My kids are coming in two nuclear waves, one before and one after Christmas. My future DIL loves all things modern; I am entirely out of fashion. My SIL, in the second wave, has disparaged my trees and said they remind him of Belks. I couldn't bring myself to bust the miniscule gift budget by buying all new child-friendly ornaments; aren’t I supposed to be modeling frugality in this Recession? My brain delivered up this Depression chestnut: Use it up, wear it out, make it do. Thanks, brain. While the tree drops needles, I can spend hours ruminating on stuff like that.

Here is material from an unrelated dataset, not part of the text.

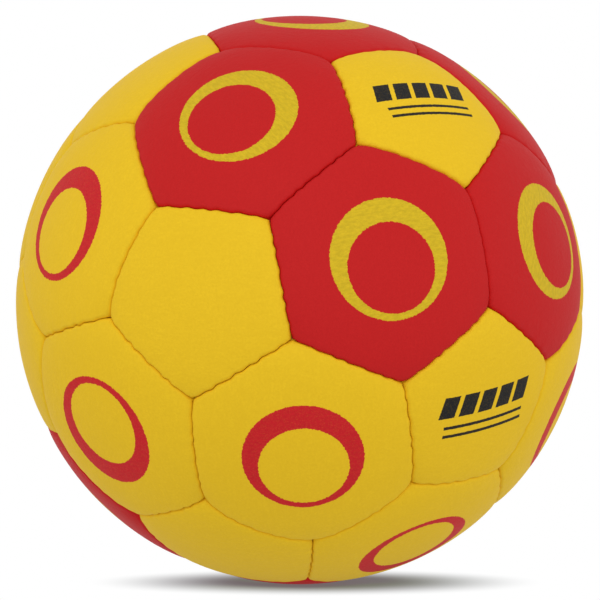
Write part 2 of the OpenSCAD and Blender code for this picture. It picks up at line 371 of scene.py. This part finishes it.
def outer_rings(panel, seams, seed):
    """Rings from a skin's flange, over its rolled edge, to the middle of its crown."""
    half = SEAM_GAP / 2
    outer = [(half, -(FLANGE_DEPTH + EDGE_ROLL) / 2)]
    for k in range(ROLL_STEPS + 1):
        turn = math.pi / 2 * k / ROLL_STEPS
        outer.append((half + EDGE_ROLL * (1 - math.cos(turn)), -EDGE_ROLL * (1 - math.sin(turn))))
    outer += [(distance, 0.0) for distance in EDGE_RINGS]
    rings = [edge_ring(panel, seams, distance, height) for distance, height in outer]
    sinks = [sink(distance) for distance, _ in outer]
    rim = rings[-1]
    last = CROWN_STEPS if panel.has_hole else CROWN_STEPS - 1
    for k in range(1, last + 1):
        share = k / CROWN_STEPS
        rings.append(crown_ring(panel, rim, share, 0.0))
        sinks.append(sink(EDGE_RINGS[-1]) * (1 - share))
    for ring, depth in zip(rings, sinks):
        lift = LUMP * (lumps(ring[:, :3] * BALL_R, seed) - 1)
        ring[:, 3] += lift - depth * relief_left(ring) - dents(panel, ring)
    if panel.has_hole:
        rings.append(hole_ring(panel, rim, HOLE_R + HOLE_BEVEL, -LUMP - HOLE_BEVEL))
        rings.append(hole_ring(panel, rim, HOLE_R, -LUMP - HOLE_ROLL))
    return rings


def ring_faces(count, size, closed):
    """Faces between each ring and the next, and from the last back to the first where the skin has a hole."""
    faces = []
    for r in range(count if closed else count - 1):
        here, there = r * size, (r + 1) % count * size
        for k in range(size):
            following = (k + 1) % size
            faces.append((here + k, here + following, there + following, there + k))
    return faces


def add_object(name, data):
    made = bpy.data.objects.new(name, data)
    bpy.context.scene.collection.objects.link(made)
    return made


def build_panel(panel, seams, seed):
    """The closed skin of one panel, with each point's place on the panel for its material."""
    rings = inner_rings(panel, seams) + outer_rings(panel, seams, seed)
    size = len(rings[0])
    points = np.concatenate(rings)
    faces = ring_faces(len(rings), size, panel.has_hole)
    if not panel.has_hole:
        inner_middle, crown_middle, last = len(points), len(points) + 1, (len(rings) - 1) * size
        crown_height = LUMP * (lumps(panel.centre[None] * BALL_R, seed)[0] - 1)
        ends = np.array([[*panel.centre, height, EDGE_RINGS[-1]] for height in (-SKIN_T, crown_height)])
        points = np.concatenate([points, ends])
        faces += [(inner_middle, (k + 1) % size, k) for k in range(size)]
        faces += [(last + k, last + (k + 1) % size, crown_middle) for k in range(size)]
    place = points[:, :3] * (BALL_R + points[:, 3:4]) * MM
    mesh = bpy.data.meshes.new(panel.node + "_skin")
    mesh.from_pydata([tuple(p) for p in place], [], faces)
    mesh.polygons.foreach_set("use_smooth", [True] * len(faces))
    store = mesh.attributes.new("panel_place", "FLOAT_VECTOR", "POINT")
    on_panel = np.column_stack([panel.local(unit(points[:, :3])), points[:, 4]])
    store.data.foreach_set("vector", on_panel.ravel())
    mesh.update()
    return add_object(panel.node + "_skin", mesh)


class Nodes:
    """A short way to write the nodes of a new material, or of a tree that is given."""

    def __init__(self, name=None, tree=None, output="ShaderNodeOutputMaterial"):
        if tree is None:
            self.material = bpy.data.materials.new(name)
            self.material.use_nodes = True
            tree = self.material.node_tree
        self.tree = tree
        self.tree.nodes.clear()
        self.output = self.add(output)

    def add(self, kind, inputs=None, **settings):
        made = self.tree.nodes.new(kind)
        for key, value in settings.items():
            setattr(made, key, value)
        for key, value in (inputs or {}).items():
            self.put(made.inputs[key], value)
        return made

    def put(self, socket, value):
        if isinstance(value, bpy.types.NodeSocket):
            self.tree.links.new(value, socket)
        else:
            socket.default_value = value

    def math(self, operation, *values):
        made = self.add("ShaderNodeMath", operation=operation)
        for socket, value in zip(made.inputs, values):
            self.put(socket, value)
        return made.outputs[0]

    def mix(self, share, a, b):
        made = self.add("ShaderNodeMix", data_type="RGBA")
        for socket, value in zip((made.inputs[0], made.inputs[6], made.inputs[7]), (share, a, b)):
            self.put(socket, value)
        return made.outputs[2]

    def noise(self, place, scale, detail=2.0, rough=0.5, distortion=0.0):
        made = self.add("ShaderNodeTexNoise", {"Vector": place, "Scale": scale, "Detail": detail})
        self.put(made.inputs["Roughness"], rough)
        self.put(made.inputs["Distortion"], distortion)
        return made.outputs["Fac"]

    def ramp(self, value, low, high, to_low=0.0, to_high=1.0, interpolation="LINEAR"):
        inputs = {"Value": value, "From Min": low, "From Max": high, "To Min": to_low, "To Max": to_high}
        return self.add("ShaderNodeMapRange", inputs, interpolation_type=interpolation).outputs[0]

    def object_place(self):
        return self.add("ShaderNodeTexCoord").outputs["Object"]

    def surface(self, shader):
        self.tree.links.new(shader.outputs[0], self.output.inputs["Surface"])

    def finish(self, colour, rough, normal, **fixed):
        shader = self.add("ShaderNodeBsdfPrincipled", {"Base Color": colour, "Roughness": rough})
        self.put(shader.inputs["Normal"], normal)
        for name, value in fixed.items():
            shader.inputs[name.replace("_", " ")].default_value = value
        self.surface(shader)
        return self.material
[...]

I did ultimately answer the problem of tree-trimming versus tree-blogging yesterday. The tree, now dubbed The Intrimidator, was handled first, using my top technique for dealing with unpleasant chores in retirement: I popped on the iPod and sailed through my tree-trimming task listening to Patrick Tull read Patrick O’Brian. The tree trimmed itself with whatever came to hand, while I dashed through the seas on a battling square-rigger in the midst of the Napoleanic wars. You can see the outcome for yourself. I think it looks rather nice and Captain Jack Aubrey would approve.

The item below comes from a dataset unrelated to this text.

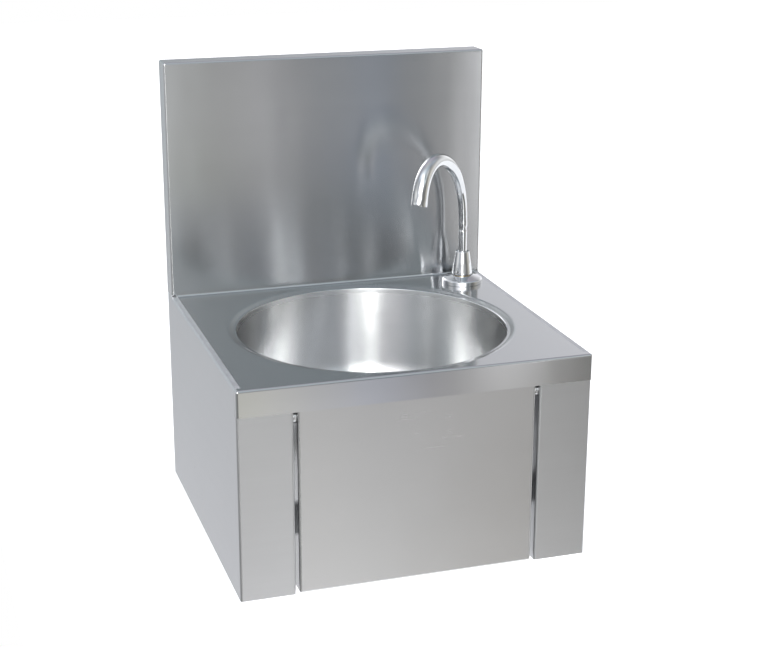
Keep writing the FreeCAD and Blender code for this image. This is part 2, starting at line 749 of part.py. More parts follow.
b = new_body("mixer_bracket_nut")
sk = new_sketch(b, "XY_Plane")
hexagon(sk, 0, 0, 25)
ring(sk, 0, 0, 9)
pad(b, sk, 6)
place(b, BX - 1.5, MY, VZ, TO_LEFT)
keep(b)

# ---------------------------------------------------------------- tap
b = new_body("spout_rosette")
turned(b, [(10.5, 0), (25.3, 0, 0.4), (25.3, 5.0, 0.8), (23.8, 6.4, 1.0), (12.6, 10.2, 0.6), (12.6, 9.4), (10.5, 9.4)])
place(b, TXx, TYy, ZT)
keep(b)

b = new_body("spout_shank")
turned(b, [(4.5, -47), (TH, -47, 0.8), (TH, 9.6), (8.2, 9.6), (8.2, 15.5), (7.0, 15.5), (7.0, 20.5), (8.2, 20.5), (8.2, 27, 0.5), (6 + RUN, 27), (6 + RUN, 2.5), (4.5, 2.5)])
place(b, TXx, TYy, ZT)
keep(b)

b = new_body("spout_gasket")
turned(b, [(TH + 0.4, -2), (19, -2), (19, 0), (TH + 0.4, 0)])
place(b, TXx, TYy, ZT - T)
keep(b)

b = new_body("spout_washer")
turned(b, [(TH + 0.3, -1.8), (18, -1.8), (18, 0), (TH + 0.3, 0)])
place(b, TXx, TYy, ZT - T - 2)
keep(b)

b = new_body("spout_lock_nut")
sk = new_sketch(b, "XY_Plane")
hexagon(sk, 0, 0, 27)
ring(sk, 0, 0, TH)
pad(b, sk, 8)
place(b, TXx, TYy, ZT - T - 3.8, DOWN)
keep(b)

b = new_body("spout_spigot")
turned(b, [(4.4, 3.2), (6, 3.2), (6, 7), (4.9, 7), (4.9, 9), (6, 9), (6, 18), (4.9, 18), (4.9, 20), (6, 20), (6, 28.2), (4.4, 28.2)])
place(b, TXx, TYy, ZT)
keep(b)

parts = []
for zc in (8, 19):
    b = new_body("o_ring_%d" % zc)
    turned(b, [(4.9, -0.8), (5.98, -0.8, 0.6), (5.98, 0.8, 0.6), (4.9, 0.8)])
    place(b, TXx, TYy, ZT + zc)
    parts.append(b)
group("spout_o_rings", *parts)

b = new_body("spout_collar")
turned(b, [(9.0, 10.6), (12.1, 10.6, 0.4), (12.5, 12.6, 3), (10.9, 26.0, 60), (8.7, 40.2, 0.8), (LEG, 40.6), (LEG, 28.2), (9.0, 28.2)])
sk = new_sketch(b, "YZ_Plane", 0)
ring(sk, 0, 18, 1.8)
pocket(b, sk, 14, True)
place(b, TXx, TYy, ZT, Rotation(Vector(0, 0, 1), 40.06))
keep(b)

b = new_body("spout_set_screw")
turned(b, [(0, 7.4), (1.2, 7.4), (1.8, 8.2), (1.8, 11.0), (0, 11.0)])
place(b, TXx, TYy, ZT + 18, Rotation(Vector(0, 0, 1), 40.06).multiply(TO_X))
keep(b)

# swan neck: round sections along a planar curve, wider towards the outlet
HEAD = Vector(-0.76543, -0.64352, 0)
SIDE = Vector(-HEAD.y, HEAD.x, 0)      # square to the tube's plane
FOOT = 28.2          # the tube stands on the spigot's shoulder
LINE = [  # reach, height above the deck, share of the taper
    (0.0, 66.0, 0.0), (0.1, 74.0, 0.01), (0.9, 88.0, 0.03), (2.6, 102.0, 0.06), (5.9, 115.2, 0.11), (10.9, 127.6, 0.18),
    (17.6, 139.0, 0.26), (26.3, 149.1, 0.34), (36.8, 157.5, 0.43), (48.8, 163.4, 0.52), (61.4, 166.5, 0.61), (73.8, 166.1, 0.71),
    (85.0, 162.0, 0.80), (94.5, 154.2, 0.88), (101.3, 143.5, 0.94), (105.2, 131.7, 0.975), (107.6, 119.4, 1.0)]
pts = [HEAD * a + Vector(0, 0, c) for a, c, _ in LINE]
curve = Part.BSplineCurve()
curve.interpolate(pts, InitialTangent=Vector(0, 0, 1), FinalTangent=(pts[-1] - pts[-2]).normalize())
knots = [curve.parameter(p) for p in pts]
STEPS = 30           # sections along the bent part


def share(u):
    """Share of the taper at a parameter of the curve."""
    for i in range(len(knots) - 1):
        if u <= knots[i + 1] or i == len(knots) - 2:
            t = max(0.0, min(1.0, (u - knots[i]) / (knots[i + 1] - knots[i])))
            return LINE[i][2] + (LINE[i + 1][2] - LINE[i][2]) * t


def neck(name, inset, extra):
    """Upright leg and bent part of the tube, as one solid."""
    leg = doc.addObject("Part::Cylinder", name + "_leg")
    r = LEG - inset
    leg.Radius = r.v
    leg.setExpression("Radius", r.e)
    leg.Height = LINE[0][1] - FOOT + extra
    leg.Placement = Placement(Vector(0, 0, FOOT - extra), Rotation())
    rings = []
    for i in range(STEPS + 1):
        u = knots[0] + (knots[-1] - knots[0]) * i / STEPS
        tan = Vector(*curve.tangent(u)[0])
        p = curve.value(u)
        if i == STEPS:
            p = p + tan * extra
        c1 = doc.addObject("Part::Circle", "%s_%02d" % (name, i))
        r = LEG + (MOUTH - LEG) * share(u) - inset
        c1.Radius = r.v
        c1.setExpression("Radius", r.e)
        c1.Placement = Placement(p, Rotation(SIDE, tan.cross(SIDE), tan, "ZXY"))
        rings.append(c1)
    lf = doc.addObject("Part::Loft", name + "_bend")
    lf.Sections = rings
    lf.Solid = True
    lf.Ruled = False
    lf.MaxDegree = 3
    both = doc.addObject("Part::Fuse", name)
    both.Base = leg
    both.Tool = lf
    both.Refine = True
    return both


outer = neck("neck_outside", q(0), 0.0)
inner = neck("neck_inside", WALL, 1.0)
tube = doc.addObject("Part::Cut", "spout_tube")
tube.Base = outer
tube.Tool = inner
doc.recompute()
place(tube, TXx, TYy, ZT)
keep(tube, "spout_tube")

end_tan = Vector(*curve.tangent(curve.parameter(pts[-1]))[0])
end_rot = Rotation(Vector(0, 0, 1), end_tan)
end_pos = Vector(TXx.v, TYy.v, ZT.v) + pts[-1]
b = new_body("aerator_cage")
turned(b, [(7.4, -8), (MOUTH - WALL - 0.35, -8), (MOUTH - WALL - 0.12, -1.2), (7.4, -1.2)])
b.Placement = Placement(end_pos, end_rot)
keep(b)
b = new_body("aerator_screen")
sk = new_sketch(b, "XY_Plane", -3.6)
ring(sk, 0, 0, 7.4)
for k in range(3):
    n = (1, 6, 12)[k]
    for i in range(n):
        a = 2 * math.pi * i / n
        ring(sk, 2.25 * k * math.cos(a), 2.25 * k * math.sin(a), 0.7)
pad(b, sk, 1.6)
b.Placement = Placement(end_pos, end_rot)
keep(b)

# ---------------------------------------------------------------- waste
b = new_body("waste_strainer")
turned(b, [(0, 1.0), (19.5, 1.0), (20, 1.5), (31, 1.5, 0.7), (31, 3.0, 0.8), (24, 3.4), (20, 2.4), (0, 2.4)])
sk = new_sketch(b, "XY_Plane", 1.6)
ring(sk, 0, 0, 20.6)
ring(sk, 0, 0, 19.0)
pad(b, sk, 11, True)
for n, rr, hr in ((6, 8.2, 2.1), (12, 14.6, 2.1)):
    sk = new_sketch(b, "XY_Plane", 5)
    for i in range(n):
        a = 2 * math.pi * (i + 0.5) / n
        ring(sk, rr * math.cos(a), rr * math.sin(a), hr)
    pocket(b, sk, 5)
hole_z(b, 0, 0, 3.1, -1, 5)
place(b, 0, CYc, WZ)
keep(b)

b = new_body("waste_upper_seal")
turned(b, [(23, 0), (30.5, 0), (30.5, 1.5), (23, 1.5)])
place(b, 0, CYc, WZ)
keep(b)

b = new_body("waste_screw")
turned(b, [(0, -33), (3, -33), (3, 2.4), (5.6, 2.4), (5.6, 4.0, 1.2), (0, 4.4)])
sk = new_sketch(b, "XY_Plane", 5)
rect(sk, -4.2, -0.6, 4.2, 0.6)
pocket(b, sk, 2.0)
place(b, 0, CYc, WZ)
keep(b)

b = new_body("waste_lower_seal")
turned(b, [(23, -2), (31, -2), (31, 0), (23, 0)])
place(b, 0, CYc, WZ - T)
keep(b)

b = new_body("waste_body")
turned(b, [(22, 0), (31, 0), (31, -5, 1), (26, -7), (24, -14, 1), (WT, -16), (WT, -76, 1), (17.5, -76), (17.5, -14), (22, -11)])
sk = new_sketch(b, "XY_Plane", -34)
rect(sk, -18.5, -4, 18.5, 4)
pad(b, sk, 7)
sk = new_sketch(b, "XY_Plane", -26)
ring(sk, 0, 0, 3.0)
pocket(b, sk, 9)
place(b, 0, CYc, WZ - T - 2)
keep(b)

# ---------------------------------------------------------------- check and export
doc.recompute()
bad = []
for o in doc.Objects:
    if any(s in ("Invalid", "Error") for s in o.State):
        bad.append("%s state %s" % (o.Name, o.State))
seen = set()
for o in nodes:
    s = o.Shape
    if s.isNull() or not s.isValid():
        bad.append("%s shape" % o.Label)
    if o.Label in seen:
        bad.append("%s twice" % o.Label)
    seen.add(o.Label)
if bad:
    raise RuntimeError("; ".join(bad))
for o in nodes:
    o.Shape.exportStep("parts/%s.step" % o.Label)
    bb = o.Shape.BoundBox
    print("%-20s solids %d  vol %10.1f  x %.1f..%.1f  y %.1f..%.1f  z %.1f..%.1f" % (
        o.Label, len(o.Shape.Solids), o.Shape.Volume, bb.XMin, bb.XMax, bb.YMin, bb.YMax, bb.ZMin, bb.ZMax))
print(len(nodes), "nodes")
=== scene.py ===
import math

import bmesh
import bpy
from mathutils import Matrix, Vector


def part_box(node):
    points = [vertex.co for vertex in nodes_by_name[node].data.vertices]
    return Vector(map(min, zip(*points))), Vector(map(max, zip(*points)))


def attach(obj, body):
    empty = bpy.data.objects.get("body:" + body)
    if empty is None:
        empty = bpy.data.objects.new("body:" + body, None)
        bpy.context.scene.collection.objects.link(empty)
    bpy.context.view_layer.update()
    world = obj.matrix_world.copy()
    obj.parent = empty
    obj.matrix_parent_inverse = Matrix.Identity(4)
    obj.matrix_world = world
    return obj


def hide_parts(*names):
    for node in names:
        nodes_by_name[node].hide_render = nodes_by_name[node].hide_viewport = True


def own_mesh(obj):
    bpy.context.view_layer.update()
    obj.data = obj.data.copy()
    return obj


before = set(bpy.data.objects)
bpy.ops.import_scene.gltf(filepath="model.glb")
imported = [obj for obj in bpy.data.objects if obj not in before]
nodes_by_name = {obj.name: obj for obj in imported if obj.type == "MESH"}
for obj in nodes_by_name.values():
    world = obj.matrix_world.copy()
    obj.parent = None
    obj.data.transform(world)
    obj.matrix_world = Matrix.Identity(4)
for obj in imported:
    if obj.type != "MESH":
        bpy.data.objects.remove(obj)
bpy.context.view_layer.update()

scene = bpy.context.scene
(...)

I don't recommend zoning out to audiobooks for every task we retirees face...after all, Richard Alpert, himself, said, "Be Here Now," and I believed him...but I've yet to find much that doesn't go better with Patrick O'Brian and a pinot noir. Then, I blogged fabulously. And then Blogger ate it. This is the second version. I know you'll be kind, dear reader, and tell me it's got to be better than the first, but I swear to you that Version #1 was the best thing I've ever written.
Merry Tannenbaum. I'd love to have you top my tree story.